2.2 Struktur Batin Puisi
Adapun struktur batin puisi akan dijelaskan sebagai berikut.
(1) Tema/makna (sense);
media puisi adalah bahasa. Tataran bahasa adalah hubungan tanda dengan
makna, maka puisi harus bermakna, baik makna tiap kata, baris, bait,
maupun makna keseluruhan.
(2) Rasa (feeling),
yaitu sikap penyair terhadap pokok permasalahan yang terdapat dalam
puisinya. Pengungkapan tema dan rasa erat kaitannya dengan latar
belakang sosial dan psikologi penyair, misalnya latar belakang
pendidikan, agama, jenis kelamin, kelas sosial, kedudukan dalam
masyarakat, usia, pengalaman sosiologis dan psikologis, dan pengetahuan.

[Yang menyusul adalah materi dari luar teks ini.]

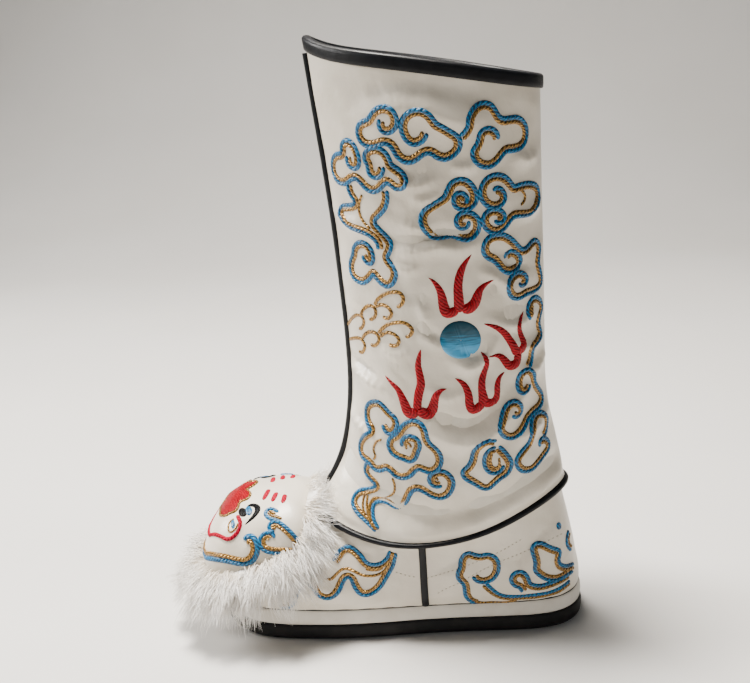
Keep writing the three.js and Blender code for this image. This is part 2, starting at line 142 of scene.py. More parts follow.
def angles(count: int) -> Array:
    """Even angles round a section, from the back seam."""
    return np.linspace(0, 2 * math.pi, count, endpoint=False)


def run_of(points: Array, axis: int = 0) -> Array:
    """Distance run along points, from the first."""
    steps = np.linalg.norm(np.diff(points, axis=axis), axis=-1)
    return np.insert(np.cumsum(steps, axis=axis), 0, 0, axis=axis)


def read_at(points: Array, run: Array, wanted: Array) -> Array:
    """Points at wanted distances along a line of points."""
    return np.stack([np.interp(wanted, run, column) for column in points.T], axis=1)


def resample(points: Array, step: float) -> Array:
    """Even points along a smooth curve.

    Args:
        points: Corner points that the curve passes through, with any further columns carried along.
        step: Distance between the new points, in the units of the first columns.

    Returns:
        The new points.
    """
    fine = through(points, np.linspace(0, len(points) - 1, 16 * (len(points) - 1) + 1))
    run = run_of(fine[:, :2])
    count = max(int(round(run[-1] / step)), 2) + 1
    return read_at(fine, run, np.linspace(0, run[-1], count))


def swept(origin: Array, across: Array, out: Array, section: Array) -> Array:
    """Rows of points made by a flat section carried along a line.

    Args:
        origin: Points of the line.
        across: Direction of the section's first axis at each point.
        out: Direction of its second axis at each point.
        section: The section's points.

    Returns:
        A row of points for each point of the line.
    """
    first, second = section[None, :, 0, None], section[None, :, 1, None]
    return origin[:, None] + first * across[:, None] + second * out[:, None]


def circle(radius: float, sides: int) -> Array:
    """Round section."""
    return radius * np.stack([np.cos(angles(sides)), np.sin(angles(sides))], axis=1)


def mesh_object(name: str, points: Array, faces: Array, uv: Array, sharp: float = 50) -> bpy.types.Object:
    """Makes a smooth-shaded mesh object.

    Args:
        name: Name of the piece.
        points: Points in millimetres.
        faces: Rows of three or four point numbers.
        uv: Surface coordinates of each point.
        sharp: Angle in degrees above which an edge is drawn sharp.

    Returns:
        The object, linked to the scene.
    """
    faces = np.asarray(faces, np.int32)
    mesh = bpy.data.meshes.new(name)
    mesh.vertices.add(len(points))
    mesh.vertices.foreach_set("co", (np.asarray(points, float) * MM).astype(np.float32).ravel())
    mesh.loops.add(faces.size)
    mesh.loops.foreach_set("vertex_index", faces.ravel())
    mesh.polygons.add(len(faces))
    width = faces.shape[1]
    mesh.polygons.foreach_set("loop_start", np.arange(0, faces.size, width, dtype=np.int32))
    mesh.polygons.foreach_set("loop_total", np.full(len(faces), width, np.int32))
    layer = mesh.uv_layers.new(name="surface")
    layer.data.foreach_set("uv", np.asarray(uv, np.float32)[faces.ravel()].ravel())
    mesh.update(calc_edges=True)
    mesh.validate()
    mesh.shade_smooth()
    mesh.set_sharp_from_angle(angle=math.radians(sharp))
    piece = bpy.data.objects.new(name, mesh)
    bpy.context.scene.collection.objects.link(piece)
    return piece


def grid_faces(rows: int, columns: int, wrap_rows: bool, wrap_columns: bool) -> Array:
    """Quads between the points of a grid.

    Args:
        rows: Number of rows of points.
        columns: Points in a row.
        wrap_rows: Whether the last row joins the first.
        wrap_columns: Whether the last point of a row joins its first.

    Returns:
        Rows of four point numbers.
    """
    r = np.arange(rows if wrap_rows else rows - 1)[:, None]
    c = np.arange(columns if wrap_columns else columns - 1)[None, :]
    up, on = (r + 1) % rows, (c + 1) % columns
    corners = [r * columns + c, r * columns + on, up * columns + on, up * columns + c]
    return np.stack([corner.ravel() for corner in corners], axis=1)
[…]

Kedalaman pengungkapan tema dan ketepatan dalam menyikapi suatu masalah
tidak bergantung pada kemampuan penyairmemilih kata-kata, rima, gaya
bahasa, dan bentuk puisi saja, tetapi lebih banyak bergantung pada
wawasan, pengetahuan, pengalaman, dan kepribadian yang terbentuk oleh
latar belakang sosiologis dan psikologisnya.
(3) Nada (tone),
yaitu sikap penyair terhadap pembacanya. Nada juga berhubungan dengan
tema dan rasa. Penyair dapat menyampaikan tema dengan nada menggurui,
mendikte, bekerja sama dengan pembaca untuk memecahkan masalah,
menyerahkan masalah begitu saja kepada pembaca, dengan nada sombong,
menganggap bodoh dan rendah pembaca, dll.
(4) Amanat/tujuan/maksud (itention); sadar maupun tidak, ada tujuan yang mendorong penyair menciptakan puisi. Tujuan tersebut bisa dicari sebelum penyair menciptakan puisi, maupun dapat ditemui dalam puisinya.